An example of an abandonment of employment would be Carr v WCAB, 671 A2d 780 (Pa Cmwlth 1995). In this case, benefits were denied after the claimant suffered injuries in a motor vehicle accident that occurred while the claimant was driving back to a hotel. The claimant had been staying at the hotel with the approval of the employer; however, the accident occurred after the claimant pursued personal interests, which included sightseeing and drinking. Under these circumstances, the employee was considered to have abandoned the interests of the employer and therefore was not covered.

In summary, courts have generally given a very liberal interpretation to the concept of course of employment. However, as seen with traveling employees, an employee can abandon employment.

Was the Employee Acting within the Scope of Employment?

Another area where the course of employment has been considered to be abandoned is through an intentional act of the employee which is contrary to the employer's interests. An employee who collected cans from the employer's premises with the intention of selling them and was injured when he took them to a car parked on a public street was not within the course of employment.

Further, injuries caused by fighting among employees or injuries caused by violating the law, with regard to drugs and alcohol, are not generally compensable. In these cases, the burden of proof rests with the employer to prove that the employee was not acting within the scope of employment.
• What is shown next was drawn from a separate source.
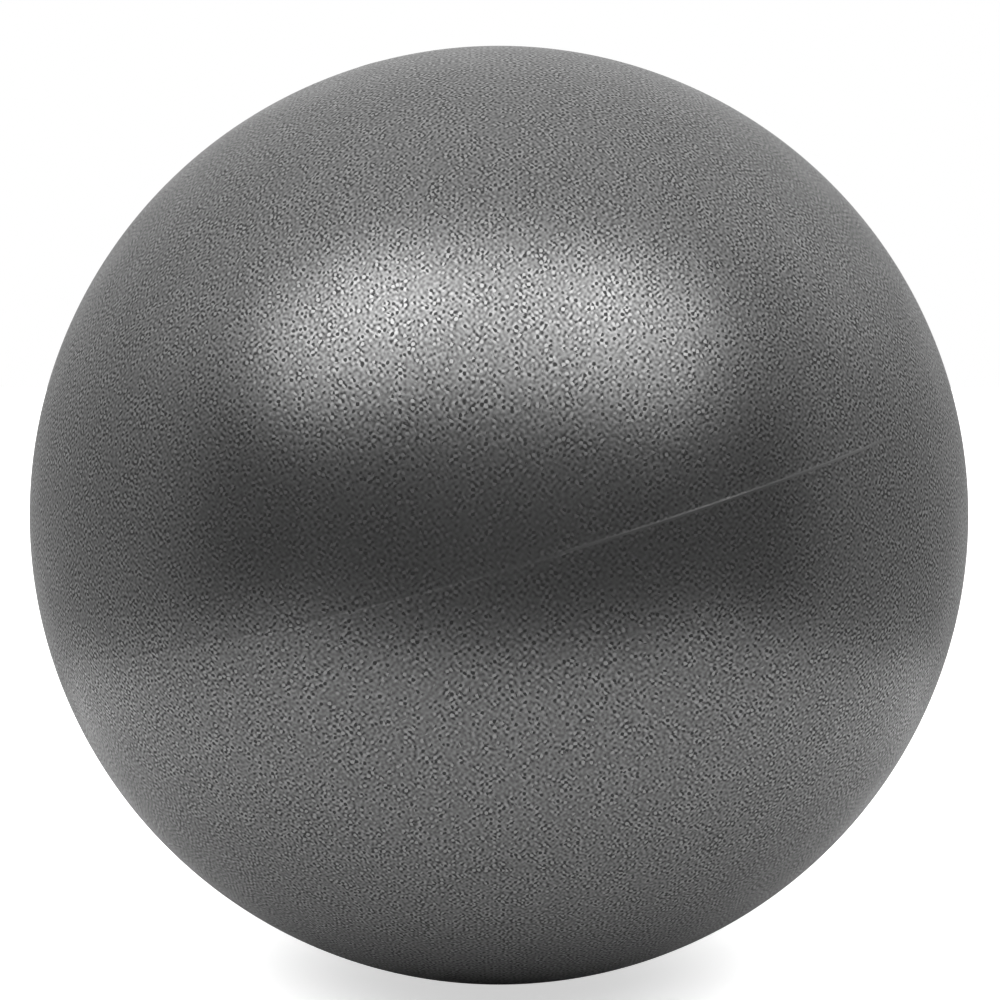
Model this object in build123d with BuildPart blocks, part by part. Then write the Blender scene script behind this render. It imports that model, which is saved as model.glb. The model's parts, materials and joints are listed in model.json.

In general, the course of employment has been liberally interpreted by the courts. However, certain exceptions exist to protect the employer from questionable course of employment cases. An employee who is not furthering the interests of the employer is not considered within the course of employment. Further, an employee who breaks the law or violates work rules can be excluded from the course of employment but it is the burden of the employer to prove that exclusion.